Was core gameplay 100% stable before DLC production began?
If not, you created structural fragility.
V. Marketing vs Reality Alignment
List every major marketing claim.
Then mark:
-
Delivered
-
Partially delivered
-
Not delivered
If language evolved mid-cycle from:
“Realistic simulation”
to
“Authentic boxing experience”
That shift needs to be explained internally before a sequel is pitched externally.
Marketing inflation creates sequel resistance.
VI. Communication Review
When the game hit turbulence:
-
Did leadership communicate clearly?
-
Did developers go silent?
-
Were updates predictable?
-
Was criticism addressed or dismissed?
Silence multiplies risk.
Defensiveness accelerates it.
VII. Financial Viability Model for Sequel
Before greenlighting:
A. What must be rebuilt from scratch?
-
AI core?
-
Animation graph?
-
Physics?
-
Networking?
B. What must be expanded?
-
Tendency systems?
-
Scoring logic?
-
Career mode depth?
C. Budget Reality
If the sequel requires:
-
Double the AI team
-
Rebuilt combat core
-
Extended QA cycle
Is leadership willing to invest that?
If not, do not greenlight.
VIII. Community Trust Index
Score from 1–10:
-
Trust in marketing
-
Trust in patch promises
-
Trust in realism claims
If average score is below 6, a sequel must include:
-
Transparent development diaries
-
Public systems deep dives
-
Honest feature scope communication
Without rebuilding trust, sequel sales will frontload and collapse.

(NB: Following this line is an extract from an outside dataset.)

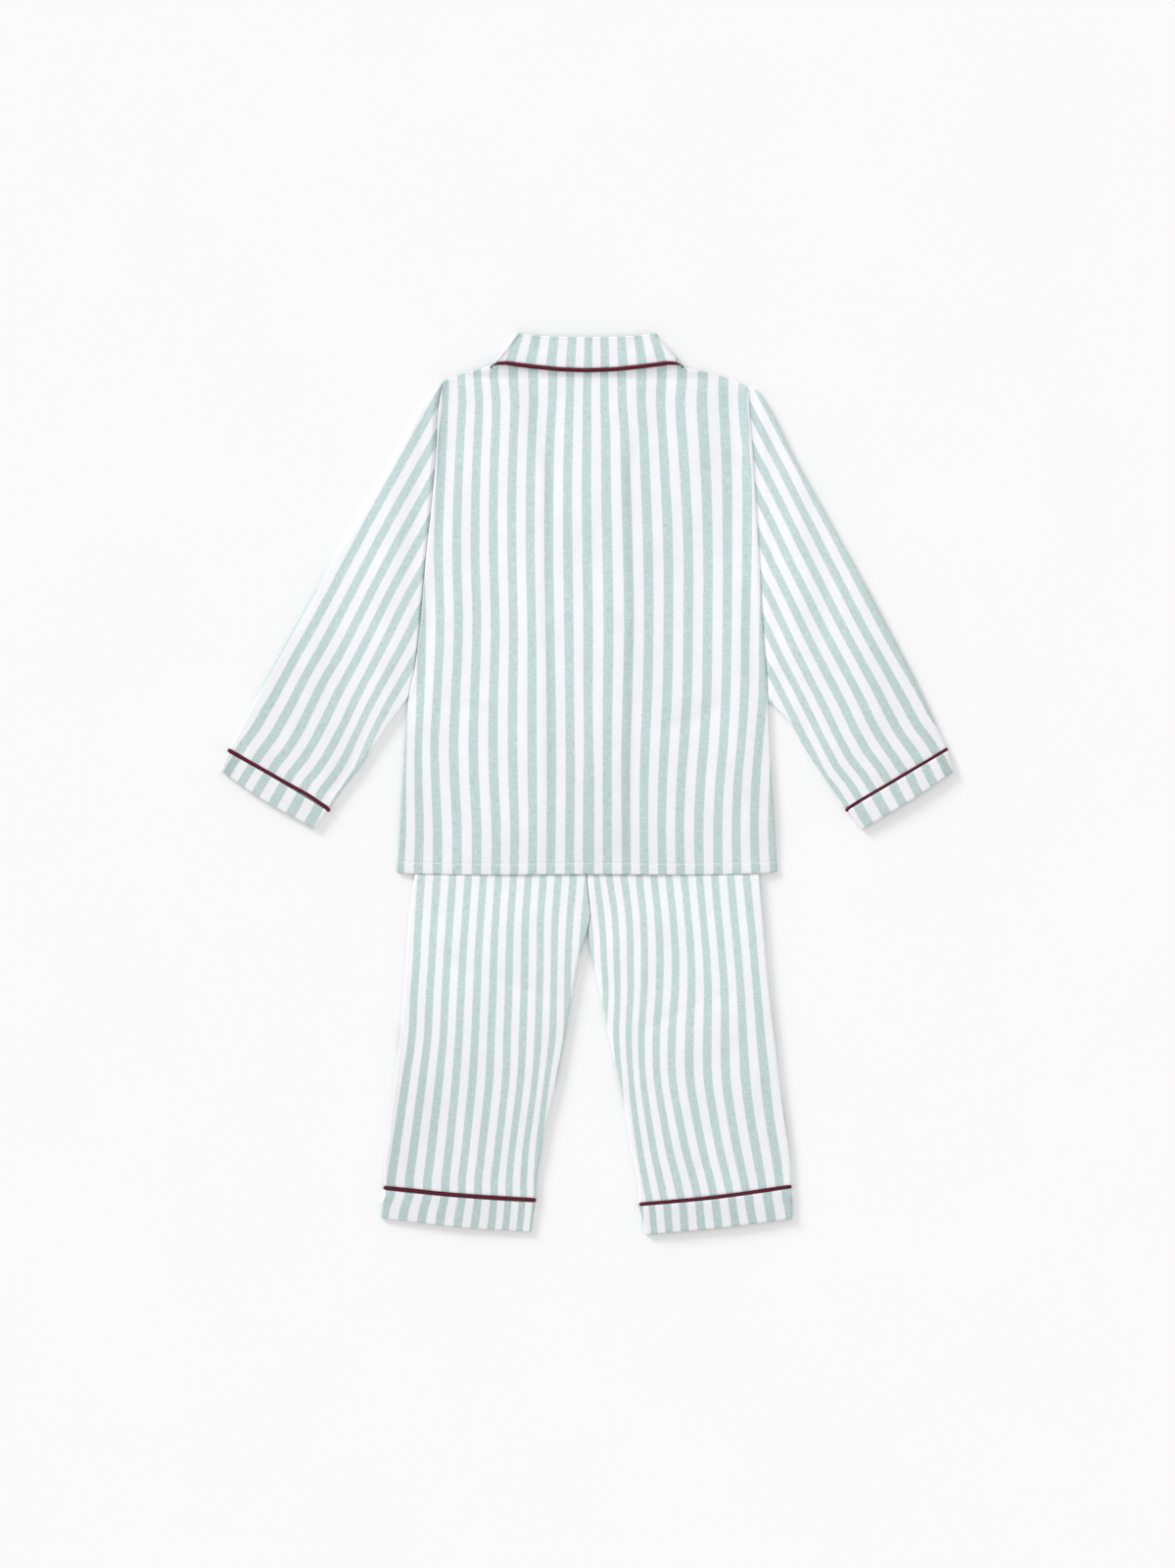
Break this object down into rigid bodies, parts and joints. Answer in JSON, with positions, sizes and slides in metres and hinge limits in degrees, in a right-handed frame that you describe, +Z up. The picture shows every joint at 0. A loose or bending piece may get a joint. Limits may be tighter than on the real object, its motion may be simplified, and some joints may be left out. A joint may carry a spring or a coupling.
{
  "type": "pyjama set",
  "caption": "Child's woven pyjama set laid flat with its back up: long-sleeved jacket with a turned-down piped collar and piped cuffs, over long trousers with piped hem bands.",
  "frame": {"origin": "centre of the set's plan, on the surface it lies on", "axes": "+Y towards the collar, +X towards the wearer's right sleeve (the picture's right), +Z up from the surface"},
  "size_m": [0.6752, 0.8275, 0.0083],
  "materials": {
    "striped_cotton": "fine woven cotton, mint and white stripes, matt",
    "piping_cotton": "burgundy woven cotton piping, matt",
    "button_resin": "off-white, lightly polished"
  },
  "bodies": {
    "root": {"jacket_back": "striped_cotton", "jacket_front_left": "striped_cotton", "jacket_front_right": "striped_cotton", "sleeve_left": "striped_cotton", "sleeve_right": "striped_cotton", "cuff_left": "striped_cotton", "cuff_right": "striped_cotton", "cuff_piping_left": "piping_cotton", "cuff_piping_right": "piping_cotton", "collar": "striped_cotton", "collar_piping": "piping_cotton", "button_1": "button_resin", "button_2": "button_resin", "button_3": "button_resin", "button_4": "button_resin", "trousers_back_left": "striped_cotton", "trousers_back_right": "striped_cotton", "trousers_front_left": "striped_cotton", "trousers_front_right": "striped_cotton", "waistband": "striped_cotton", "hem_band_left": "striped_cotton", "hem_band_right": "striped_cotton", "hem_piping_left": "piping_cotton", "hem_piping_right": "piping_cotton"}
  },
  "joints": []
}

IX. The Final Gate Question
Only greenlight a sequel if leadership can answer:
-
We understand exactly why players were dissatisfied.
-
We are willing to increase engineering investment.
-
We will not overmarket.
-
We will build systems first, spectacle second.
-
We are prepared for long-term support, not quick DLC cycles.
If any of those are shaky, a sequel increases risk instead of reducing it.
X. The Executive Reality Check
Boxing games don’t fail because boxing is niche.
They fail because:
-
Systems weren’t deep enough.
-
Expectations weren’t managed honestly.
-
Internal audits weren’t run before public promises.
A sequel should not be a second attempt at marketing.
It should be a correction of architecture.